Important caveat: Servers running unsupported (end of life) cPanel versions will not receive this update through the normal channel, yet they are very likely also vulnerable. For those environments, upgrading to a supported branch is the only path to remediation.

If immediate patching is not feasible, organizations should apply strict firewall rules to block external access to TCP ports 2083 and 2087. This is the exact workaround that major hosting providers, including Namecheap, used during their emergency maintenance windows to prevent exploitation before patches could be fully deployed. This will temporarily restrict access to the control panel interfaces but effectively neutralizes the remote attack vector.

Affected Systems and Versions

The following cPanel and WHM versions are confirmed vulnerable:

  • cPanel and WHM 11.110: All versions prior to 11.110.0.97
  • cPanel and WHM 11.118: All versions prior to 11.118.0.63
  • cPanel and WHM 11.126: All versions prior to 11.126.0.54
  • cPanel and WHM 11.132: All versions prior to 11.132.0.29
  • cPanel and WHM 11.134: All versions prior to 11.134.0.20
  • cPanel and WHM 11.136: All versions prior to 11.136.0.5
  • WP Squared 11.136: All versions prior to 11.136.1.7

Servers running end of life cPanel versions that are no longer in the supported release train are also very likely vulnerable but will not receive patches through the standard update mechanism.

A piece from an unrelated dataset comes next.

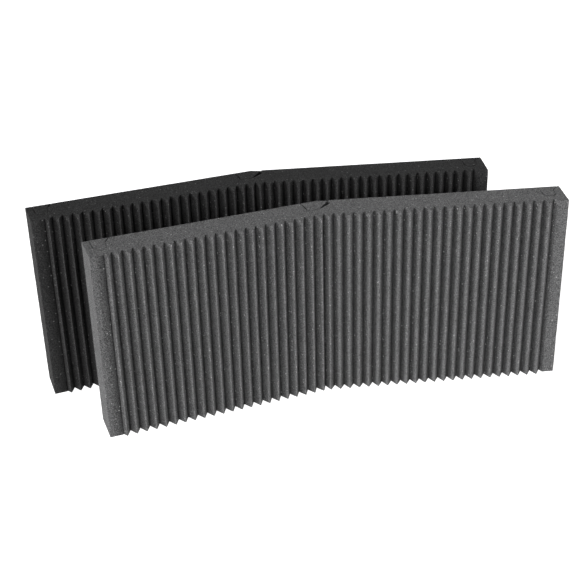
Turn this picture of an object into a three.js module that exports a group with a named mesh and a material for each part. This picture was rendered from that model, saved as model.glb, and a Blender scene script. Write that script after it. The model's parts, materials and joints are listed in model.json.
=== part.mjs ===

The vulnerable interfaces are specifically the cPanel web interface on TCP port 2083 and the WHM administrative interface on TCP port 2087.

Vendor Security History

cPanel maintains a highly active security maintenance posture. Recent changelogs document rapid responses to a range of security issues, including Insecure Direct Object Reference flaws, cross site scripting vulnerabilities, and updates to bundled third party components such as Roundcube and PHP. The same day release of patches across six active branches for CVE-2026-41940 is consistent with this track record. The internal tracking identifier CPANEL-52908 for this specific issue appears in both the official cPanel changelogs and the WP Squared release notes, indicating coordinated disclosure and remediation across derived products.